Data for processing:
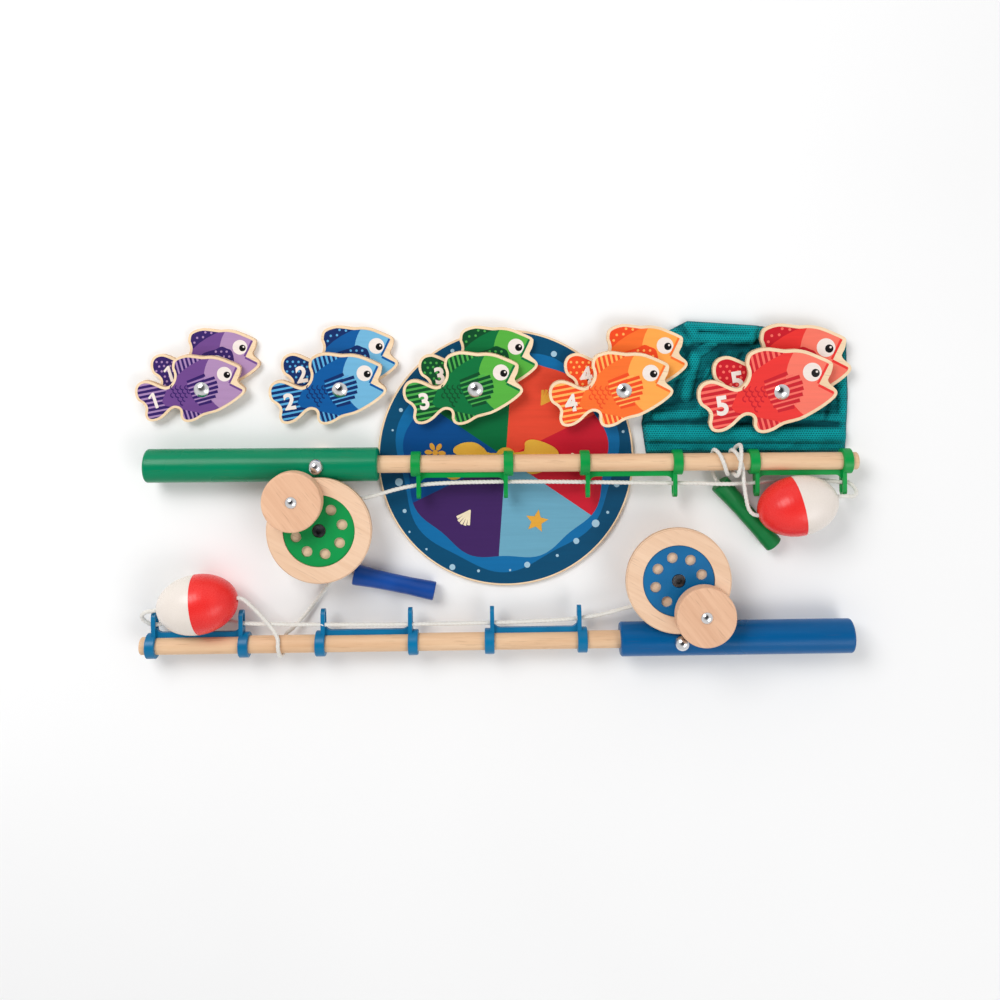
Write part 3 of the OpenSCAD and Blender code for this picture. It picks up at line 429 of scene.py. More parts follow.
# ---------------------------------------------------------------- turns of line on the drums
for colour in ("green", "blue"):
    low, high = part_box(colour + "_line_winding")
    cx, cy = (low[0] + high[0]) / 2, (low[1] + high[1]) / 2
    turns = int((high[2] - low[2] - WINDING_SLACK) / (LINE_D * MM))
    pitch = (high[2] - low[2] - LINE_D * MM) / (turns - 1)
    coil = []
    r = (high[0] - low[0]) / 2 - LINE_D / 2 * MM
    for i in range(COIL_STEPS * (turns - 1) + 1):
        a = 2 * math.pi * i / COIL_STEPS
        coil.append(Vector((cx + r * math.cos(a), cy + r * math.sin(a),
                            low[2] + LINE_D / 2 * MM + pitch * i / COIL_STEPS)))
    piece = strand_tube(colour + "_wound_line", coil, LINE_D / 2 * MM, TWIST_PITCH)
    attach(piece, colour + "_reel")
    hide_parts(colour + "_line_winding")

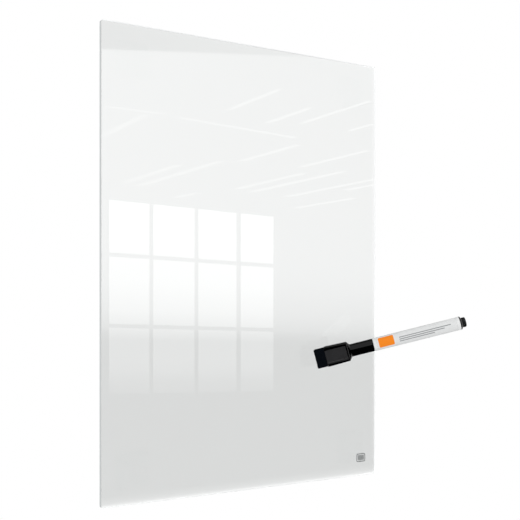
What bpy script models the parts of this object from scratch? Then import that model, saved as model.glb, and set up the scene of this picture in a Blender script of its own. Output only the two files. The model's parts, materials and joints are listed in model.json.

Task instructions: Exactly as written above, please repeat the entries.

Worked solution:
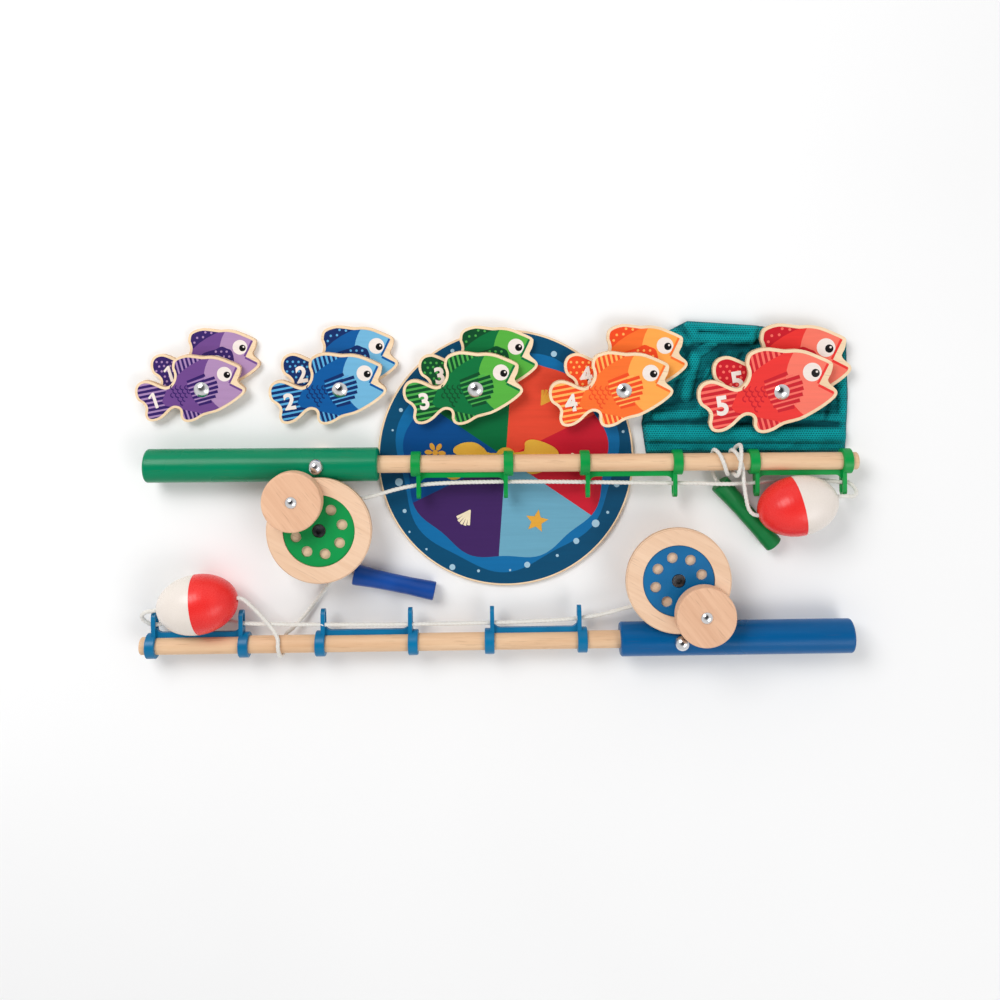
Write part 3 of the OpenSCAD and Blender code for this picture. It picks up at line 429 of scene.py. More parts follow.
# ---------------------------------------------------------------- turns of line on the drums
for colour in ("green", "blue"):
    low, high = part_box(colour + "_line_winding")
    cx, cy = (low[0] + high[0]) / 2, (low[1] + high[1]) / 2
    turns = int((high[2] - low[2] - WINDING_SLACK) / (LINE_D * MM))
    pitch = (high[2] - low[2] - LINE_D * MM) / (turns - 1)
    coil = []
    r = (high[0] - low[0]) / 2 - LINE_D / 2 * MM
    for i in range(COIL_STEPS * (turns - 1) + 1):
        a = 2 * math.pi * i / COIL_STEPS
        coil.append(Vector((cx + r * math.cos(a), cy + r * math.sin(a),
                            low[2] + LINE_D / 2 * MM + pitch * i / COIL_STEPS)))
    piece = strand_tube(colour + "_wound_line", coil, LINE_D / 2 * MM, TWIST_PITCH)
    attach(piece, colour + "_reel")
    hide_parts(colour + "_line_winding")

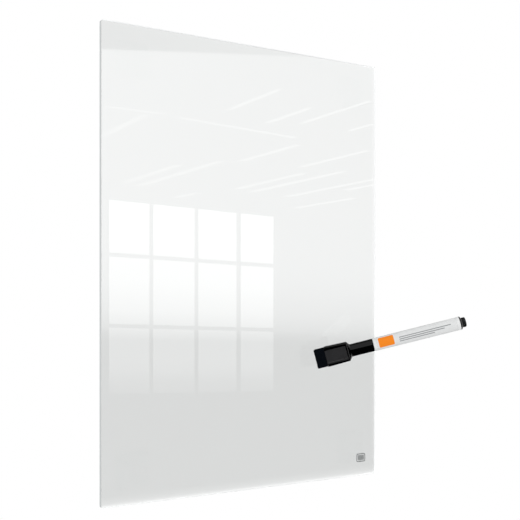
What bpy script models the parts of this object from scratch? Then import that model, saved as model.glb, and set up the scene of this picture in a Blender script of its own. Output only the two files. The model's parts, materials and joints are listed in model.json.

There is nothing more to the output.